Astanor’s IMOI methodology is an attempt to do just that. The proprietary model combines so-called ‘impact pathways’ of an investment into a single, aggregated metric. It considers both positive aspects — such as cost savings from healthcare or the prevention of overfishing — and negative aspects, such as water pollution.

As the company explains in its 2022 Impact Creation Report, impact valuation aims to provide an integrated perspective across these dimensions by converting heterogeneous indicators — usually available in multiple physical units (e.g., tons of CO2e or number of jobs created) — into a single indicator expressed in a monetary value. With a better understanding of the impact generated by a product or service — and a more granular view of that impact across different regions — investors can make more informed, strategic decisions and create positive impact on a bigger scale.

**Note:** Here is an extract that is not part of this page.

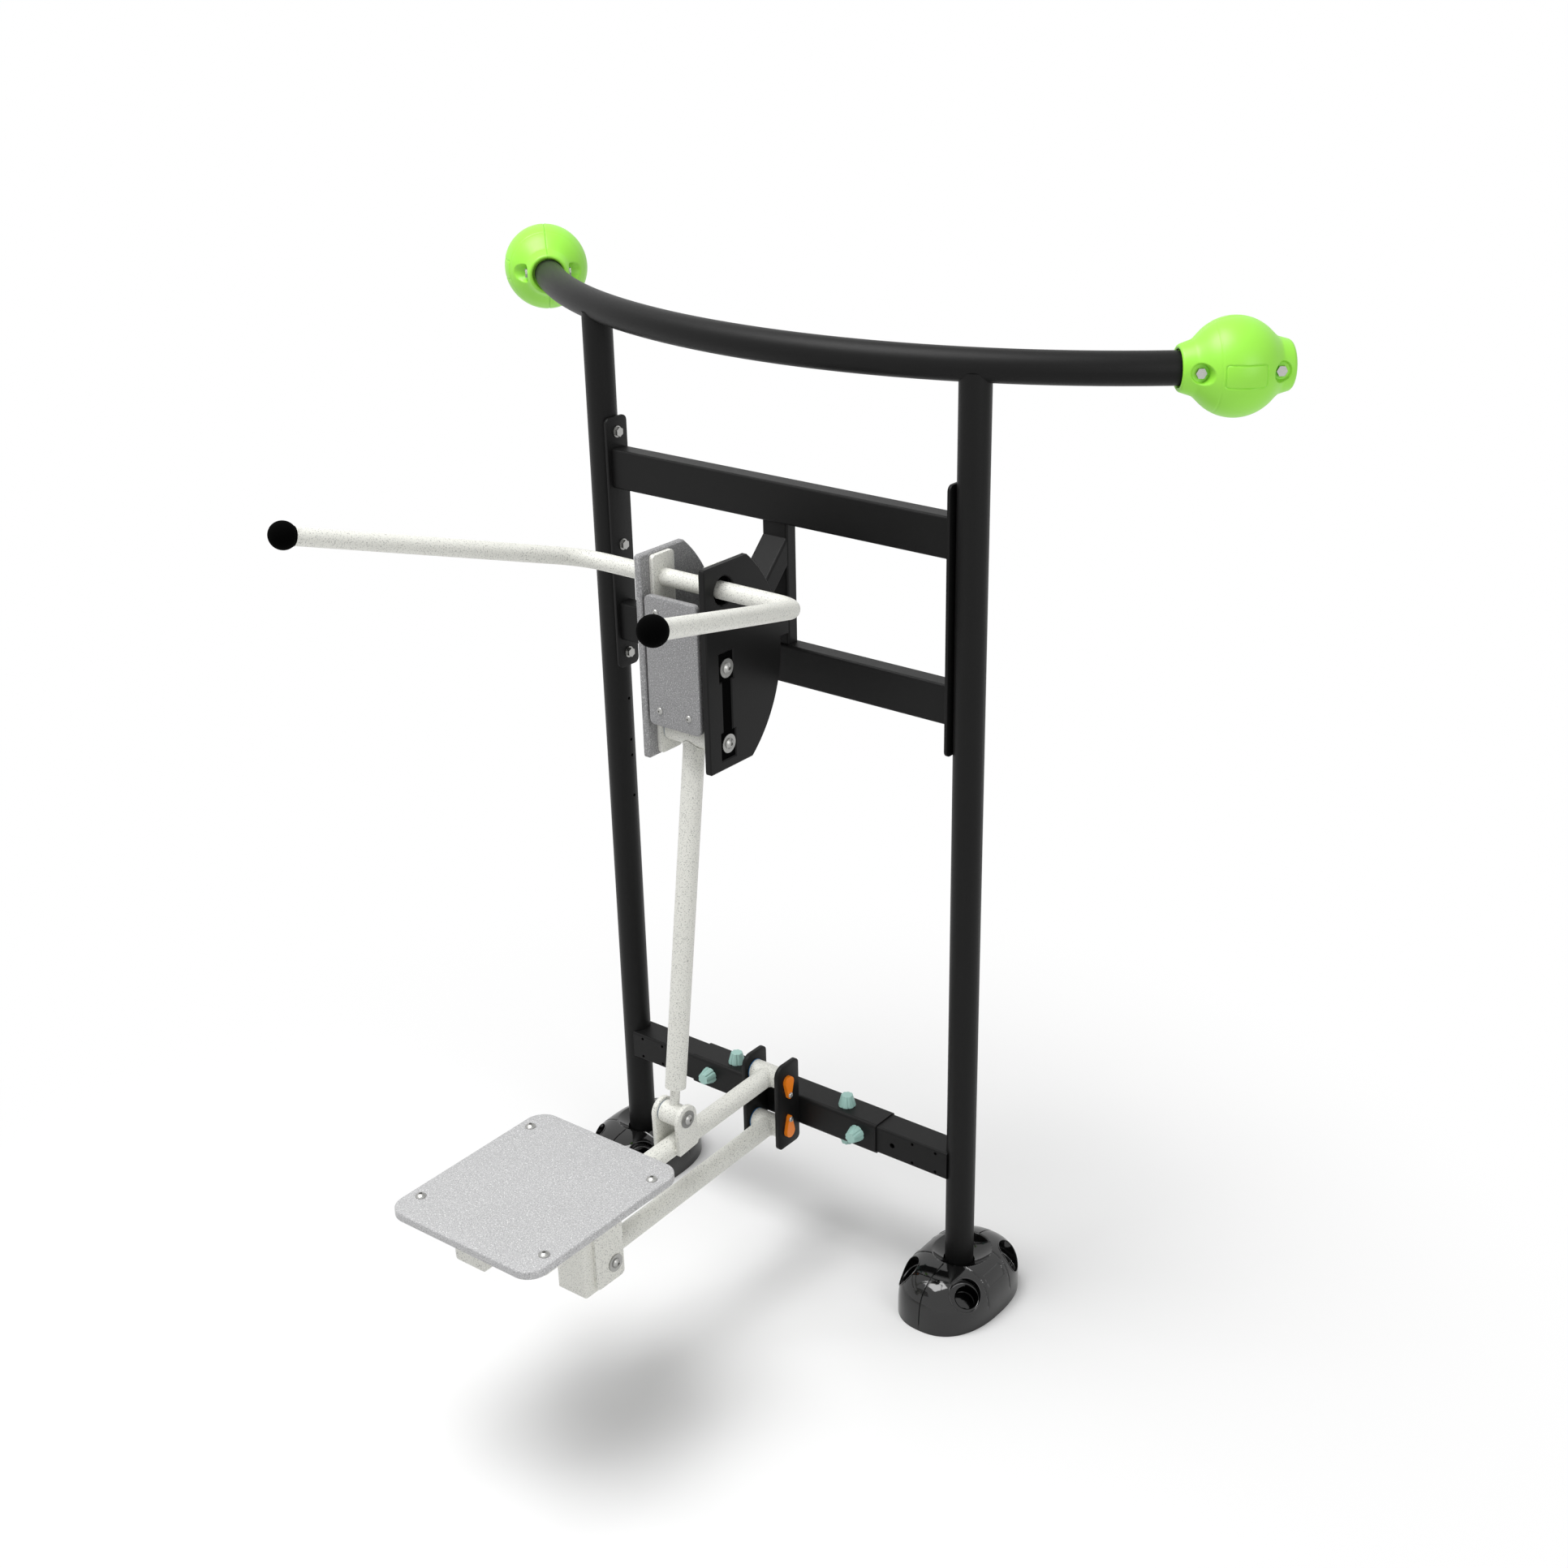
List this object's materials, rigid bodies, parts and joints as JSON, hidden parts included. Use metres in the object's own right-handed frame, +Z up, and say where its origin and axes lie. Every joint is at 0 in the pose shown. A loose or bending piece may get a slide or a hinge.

You can read more about the specific impacts that Astanor’s portfolio companies are creating in its latest report. The highlight is that, based on seven portfolio companies across a number of subsectors in agrifood tech, the company’s €97 million invested translates into an estimated €250 million annual, cumulated, potential impact creation.

Luckily, Astanor has no plans to keep its IMOI methodology all to itself.

“Our goal is not to keep it in-house; the whole point is to have a common language for everyone around the table,” Kapin says. “We want all investors to be able to say, ‘okay, Astanor had a 4x return here; and this other VC fund did a 2x; or another fund achieved a 5x return.’ Impact measurement will never be perfect; but this approach is helpful to any impact investor — and it’s applicable across all industries.”